KS2011: Structured error logging

l0b0 — Tue, 25 Oct 2011 08:21:44 +0000

You also need to account for the fact that you might have an even or odd number of backslashes before the quote:

echo '"foo \"bar\" baz"' | grep -E '"([^"]|\\.)*"' # Succeeds
echo '"foo \"bar\\" baz"' | grep -E '"([^"]|\\.)*"' # Ouch, that's a literal backslash, not an escaped quote!

To fix it, we would need to check that any quotes are preceded by an *odd* number of backslashes: "([^"]|(?<=\\(\\\\)*)")*" Unfortunately this doesn't work with grep -P ("lookbehind assertion is not fixed length"). I don't know if any other regex engines support this.

KS2011: Structured error logging

liljencrantz — Tue, 25 Oct 2011 07:56:39 +0000

Minor nit: You can easily parse quoted strings using something like:

"([^"]|\\.)*"

This will work since regexps choose the longest mathing string. Or am I missing something?

KS2011: Structured error logging

dlang — Tue, 25 Oct 2011 07:50:45 +0000

you can also botch rules for any structured format that you make as well

the fact that your program outputs bogus logs now is a problem with your program, not with the logging protocol.

KS2011: Structured error logging

Cyberax — Tue, 25 Oct 2011 07:08:15 +0000

So, let's see - a record from our code:
============
[Sat 26 Oct 2011] "Joe User" requested lmpp://myserver.dc=some.dc=com/service , "SUCCESS" has been returned.
============

How should we parse it? Well, let's start with the date. It can be parsed by regexps, but it's already some amount of code.

Then there's user name. It can't be parsed by regexps at all (because of quoting, for example "Joe \"the mad\" User"). Then there's URL, which also can not be reliably parsed by regexps. And then finally the exit code which luckily is just a pre-defined string.

It's _really_ _really_ easy to make log unparseable accidentally. And given that quite a lot of log messages are printed only during exceptional/error conditions you might not discover it until it's too late.

So something which just CAN NOT be misused is sorely needed.

KS2011: Structured error logging

dlang — Tue, 25 Oct 2011 03:19:59 +0000

since I don't think I was clear enough in my prior message

don't invent a new logging mechanism, just clean up the formatting of your logs

if the kernel could just adopt a rule along the lines of:

All new log messages would start at the beginning of a line, all continuations of a log message would start with whitespace

it would be a huge win.

this would be enough to let log daemons figure out what a complete log is, and from there log parsers can take it reasonably.

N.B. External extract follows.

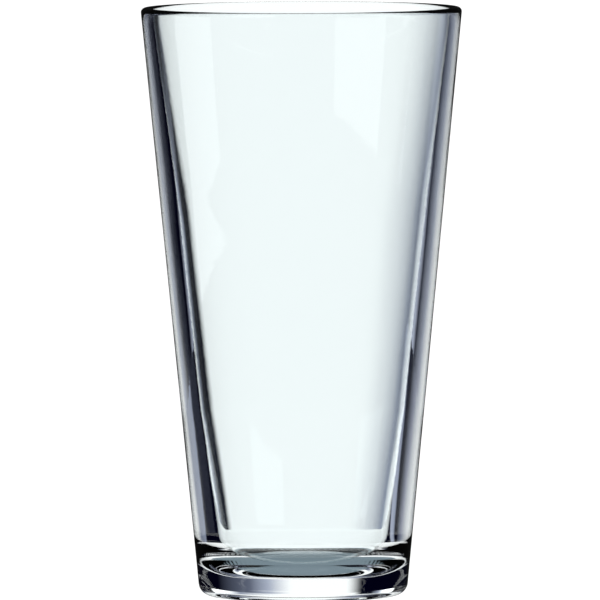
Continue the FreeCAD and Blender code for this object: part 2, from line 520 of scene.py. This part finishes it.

log parsers frequently devolve into regex hell, but they don't have to, and it doesn't require creating a new logging protocol to solve the problem.

KS2011: Structured error logging

dlang — Tue, 25 Oct 2011 02:49:20 +0000

to paraphrase

those who do not understand syslog are doomed to reinvent it, poorly

there are some real issues with syslog (the lack of any ability to know where the log message _really_ came from on a system for example), but most of the problems that are attributed to syslog are really failures in sane log formatting on the part of the application generating the log message, and what makes anyone thing that if you change to some new mechanism the application programmers will be consistent any more than they have in the past?

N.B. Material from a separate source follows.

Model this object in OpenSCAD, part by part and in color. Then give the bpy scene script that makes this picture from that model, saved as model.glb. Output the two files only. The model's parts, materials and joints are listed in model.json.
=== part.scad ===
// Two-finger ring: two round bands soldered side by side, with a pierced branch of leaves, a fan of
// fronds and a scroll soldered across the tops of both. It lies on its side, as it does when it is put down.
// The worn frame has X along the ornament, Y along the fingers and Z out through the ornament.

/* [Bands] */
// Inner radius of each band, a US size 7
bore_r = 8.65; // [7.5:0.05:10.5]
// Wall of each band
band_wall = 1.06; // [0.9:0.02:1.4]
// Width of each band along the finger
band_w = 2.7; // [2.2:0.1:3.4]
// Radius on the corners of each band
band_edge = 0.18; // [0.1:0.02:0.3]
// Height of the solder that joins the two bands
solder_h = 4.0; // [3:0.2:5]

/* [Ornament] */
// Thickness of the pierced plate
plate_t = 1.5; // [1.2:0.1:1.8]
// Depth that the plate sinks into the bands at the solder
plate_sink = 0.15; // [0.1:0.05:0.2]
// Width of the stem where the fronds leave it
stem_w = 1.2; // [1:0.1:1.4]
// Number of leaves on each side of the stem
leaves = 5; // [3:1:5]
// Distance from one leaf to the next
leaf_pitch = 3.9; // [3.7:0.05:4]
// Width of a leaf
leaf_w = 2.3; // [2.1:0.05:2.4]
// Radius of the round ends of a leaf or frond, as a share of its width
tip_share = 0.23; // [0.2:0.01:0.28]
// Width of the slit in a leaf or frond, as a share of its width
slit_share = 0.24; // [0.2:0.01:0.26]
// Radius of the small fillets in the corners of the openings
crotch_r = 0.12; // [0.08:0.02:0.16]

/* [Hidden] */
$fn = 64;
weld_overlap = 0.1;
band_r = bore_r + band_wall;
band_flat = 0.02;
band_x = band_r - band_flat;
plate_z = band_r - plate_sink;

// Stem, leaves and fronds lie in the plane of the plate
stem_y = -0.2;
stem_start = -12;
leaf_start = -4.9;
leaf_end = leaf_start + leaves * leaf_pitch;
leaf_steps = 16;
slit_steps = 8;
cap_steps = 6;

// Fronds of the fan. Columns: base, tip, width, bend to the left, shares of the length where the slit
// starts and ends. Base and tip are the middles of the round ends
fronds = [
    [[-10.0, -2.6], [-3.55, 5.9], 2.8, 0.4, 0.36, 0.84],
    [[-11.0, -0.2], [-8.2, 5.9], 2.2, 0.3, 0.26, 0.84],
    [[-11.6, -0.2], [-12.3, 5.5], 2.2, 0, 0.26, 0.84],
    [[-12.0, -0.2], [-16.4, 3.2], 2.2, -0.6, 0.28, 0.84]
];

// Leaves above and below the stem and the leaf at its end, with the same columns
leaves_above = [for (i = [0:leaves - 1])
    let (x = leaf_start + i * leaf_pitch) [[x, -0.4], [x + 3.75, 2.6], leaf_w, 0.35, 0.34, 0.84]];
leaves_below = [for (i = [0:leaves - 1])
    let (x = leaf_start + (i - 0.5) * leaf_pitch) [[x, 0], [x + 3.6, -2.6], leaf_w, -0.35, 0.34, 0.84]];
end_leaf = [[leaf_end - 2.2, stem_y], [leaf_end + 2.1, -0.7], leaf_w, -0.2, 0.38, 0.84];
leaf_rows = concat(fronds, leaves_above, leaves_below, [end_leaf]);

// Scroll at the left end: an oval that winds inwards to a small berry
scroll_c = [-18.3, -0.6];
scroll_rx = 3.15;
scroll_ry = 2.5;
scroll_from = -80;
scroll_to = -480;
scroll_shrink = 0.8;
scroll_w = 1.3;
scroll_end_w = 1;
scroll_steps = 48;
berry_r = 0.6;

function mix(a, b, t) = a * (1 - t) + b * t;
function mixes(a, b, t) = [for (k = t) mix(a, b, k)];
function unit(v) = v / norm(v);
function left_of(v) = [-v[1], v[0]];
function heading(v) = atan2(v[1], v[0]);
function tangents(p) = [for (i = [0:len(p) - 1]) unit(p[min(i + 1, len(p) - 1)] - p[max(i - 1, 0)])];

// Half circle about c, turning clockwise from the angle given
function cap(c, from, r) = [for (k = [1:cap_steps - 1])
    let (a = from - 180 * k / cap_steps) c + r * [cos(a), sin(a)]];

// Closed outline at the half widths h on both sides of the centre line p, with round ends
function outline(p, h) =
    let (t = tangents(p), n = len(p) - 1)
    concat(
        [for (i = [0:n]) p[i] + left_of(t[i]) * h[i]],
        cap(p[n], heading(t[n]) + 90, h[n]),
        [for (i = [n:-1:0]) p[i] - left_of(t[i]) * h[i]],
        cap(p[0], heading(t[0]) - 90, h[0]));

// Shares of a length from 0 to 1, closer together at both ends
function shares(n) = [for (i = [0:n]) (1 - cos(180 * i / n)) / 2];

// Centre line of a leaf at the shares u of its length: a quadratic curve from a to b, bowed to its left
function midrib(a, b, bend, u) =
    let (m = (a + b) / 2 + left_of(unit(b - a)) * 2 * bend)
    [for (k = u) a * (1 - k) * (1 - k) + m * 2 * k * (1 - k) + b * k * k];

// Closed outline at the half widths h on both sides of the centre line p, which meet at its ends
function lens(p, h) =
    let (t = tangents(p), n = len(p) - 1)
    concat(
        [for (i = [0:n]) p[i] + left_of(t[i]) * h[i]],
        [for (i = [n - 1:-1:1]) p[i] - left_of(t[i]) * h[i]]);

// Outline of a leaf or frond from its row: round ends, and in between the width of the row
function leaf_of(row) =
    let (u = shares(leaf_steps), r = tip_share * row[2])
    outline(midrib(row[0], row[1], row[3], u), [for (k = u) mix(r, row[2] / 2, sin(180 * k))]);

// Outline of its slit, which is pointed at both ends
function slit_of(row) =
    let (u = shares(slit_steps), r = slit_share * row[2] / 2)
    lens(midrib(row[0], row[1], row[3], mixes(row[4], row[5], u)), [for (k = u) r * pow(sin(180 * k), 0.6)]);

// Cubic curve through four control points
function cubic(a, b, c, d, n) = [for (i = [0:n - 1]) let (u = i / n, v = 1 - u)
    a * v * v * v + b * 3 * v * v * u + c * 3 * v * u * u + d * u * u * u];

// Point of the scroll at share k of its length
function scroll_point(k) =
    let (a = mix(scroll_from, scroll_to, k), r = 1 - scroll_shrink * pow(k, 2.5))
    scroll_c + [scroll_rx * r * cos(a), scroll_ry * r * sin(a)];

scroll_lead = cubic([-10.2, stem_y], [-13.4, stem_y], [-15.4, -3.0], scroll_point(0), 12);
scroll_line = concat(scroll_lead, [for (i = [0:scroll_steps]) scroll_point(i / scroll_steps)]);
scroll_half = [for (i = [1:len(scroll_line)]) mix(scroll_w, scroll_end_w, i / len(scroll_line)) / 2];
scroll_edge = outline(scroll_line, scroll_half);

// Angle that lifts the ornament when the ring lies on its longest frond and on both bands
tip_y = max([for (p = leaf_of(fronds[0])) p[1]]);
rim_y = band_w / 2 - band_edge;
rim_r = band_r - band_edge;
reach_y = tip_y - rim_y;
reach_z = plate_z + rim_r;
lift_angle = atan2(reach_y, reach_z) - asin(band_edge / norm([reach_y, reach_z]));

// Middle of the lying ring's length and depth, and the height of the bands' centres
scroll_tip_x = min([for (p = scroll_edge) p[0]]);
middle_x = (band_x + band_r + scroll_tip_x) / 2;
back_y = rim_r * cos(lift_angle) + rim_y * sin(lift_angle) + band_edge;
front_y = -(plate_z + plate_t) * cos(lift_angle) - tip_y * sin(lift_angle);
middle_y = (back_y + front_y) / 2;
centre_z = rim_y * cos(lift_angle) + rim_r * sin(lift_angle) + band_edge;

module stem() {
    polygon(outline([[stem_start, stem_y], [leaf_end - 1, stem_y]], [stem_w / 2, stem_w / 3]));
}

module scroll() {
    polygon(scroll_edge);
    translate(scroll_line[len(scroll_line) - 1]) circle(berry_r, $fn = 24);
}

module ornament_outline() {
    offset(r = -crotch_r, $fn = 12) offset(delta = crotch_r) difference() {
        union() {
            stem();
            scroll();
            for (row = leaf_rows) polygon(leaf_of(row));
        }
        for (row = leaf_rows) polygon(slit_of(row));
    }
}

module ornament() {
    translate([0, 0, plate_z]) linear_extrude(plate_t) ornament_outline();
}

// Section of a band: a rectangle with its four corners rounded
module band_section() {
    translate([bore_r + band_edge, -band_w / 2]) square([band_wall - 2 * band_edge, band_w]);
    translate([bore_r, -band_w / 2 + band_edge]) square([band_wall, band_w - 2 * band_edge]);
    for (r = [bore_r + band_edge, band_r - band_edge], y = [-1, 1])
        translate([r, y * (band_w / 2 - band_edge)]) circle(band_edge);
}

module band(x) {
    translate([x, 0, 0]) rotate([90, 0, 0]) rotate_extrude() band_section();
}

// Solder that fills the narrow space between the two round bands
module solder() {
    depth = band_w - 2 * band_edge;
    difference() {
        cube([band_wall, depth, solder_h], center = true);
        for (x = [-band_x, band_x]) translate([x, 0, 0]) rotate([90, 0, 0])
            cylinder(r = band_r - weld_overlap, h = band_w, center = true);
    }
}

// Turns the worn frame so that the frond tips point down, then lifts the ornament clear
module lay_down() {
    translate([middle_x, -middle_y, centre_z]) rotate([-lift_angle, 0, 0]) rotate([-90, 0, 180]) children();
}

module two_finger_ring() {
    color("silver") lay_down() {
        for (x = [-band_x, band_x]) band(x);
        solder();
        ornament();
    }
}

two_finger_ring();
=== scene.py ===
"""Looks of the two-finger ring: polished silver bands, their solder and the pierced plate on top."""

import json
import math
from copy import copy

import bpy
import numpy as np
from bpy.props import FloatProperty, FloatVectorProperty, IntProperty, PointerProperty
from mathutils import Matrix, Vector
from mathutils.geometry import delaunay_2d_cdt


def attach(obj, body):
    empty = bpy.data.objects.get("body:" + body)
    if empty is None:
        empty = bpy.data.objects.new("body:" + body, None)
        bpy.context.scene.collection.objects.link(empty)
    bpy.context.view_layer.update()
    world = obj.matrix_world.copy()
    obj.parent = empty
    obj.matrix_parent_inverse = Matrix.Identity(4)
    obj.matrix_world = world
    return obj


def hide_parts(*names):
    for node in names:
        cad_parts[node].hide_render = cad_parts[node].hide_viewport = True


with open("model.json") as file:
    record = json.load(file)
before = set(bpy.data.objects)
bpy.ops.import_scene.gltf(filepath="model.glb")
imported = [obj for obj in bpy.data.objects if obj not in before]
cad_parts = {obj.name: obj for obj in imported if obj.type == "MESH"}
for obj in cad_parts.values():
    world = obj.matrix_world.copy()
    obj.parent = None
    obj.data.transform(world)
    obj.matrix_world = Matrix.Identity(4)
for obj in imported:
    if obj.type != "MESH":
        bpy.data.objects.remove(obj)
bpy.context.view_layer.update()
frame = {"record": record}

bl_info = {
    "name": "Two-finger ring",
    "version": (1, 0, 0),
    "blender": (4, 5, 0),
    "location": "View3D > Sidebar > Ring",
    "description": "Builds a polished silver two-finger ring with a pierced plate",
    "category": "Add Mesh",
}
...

I am dealing with this at work as well where the application programmers declare syslog 'obsolete' and go on to create their own logging mechanism.

the end result after much effort?? someone finally writes a tool to get this custom log into syslog, and then things settle down.

KS2011: Structured error logging

Cyberax — Tue, 25 Oct 2011 02:34:38 +0000

I think that's one area where Windows did TheRightThing(tm). Messages are structured as XML with each message having a unique UUID (wonderful for event correlation).

XML might be replaced by something better, but the principle stands.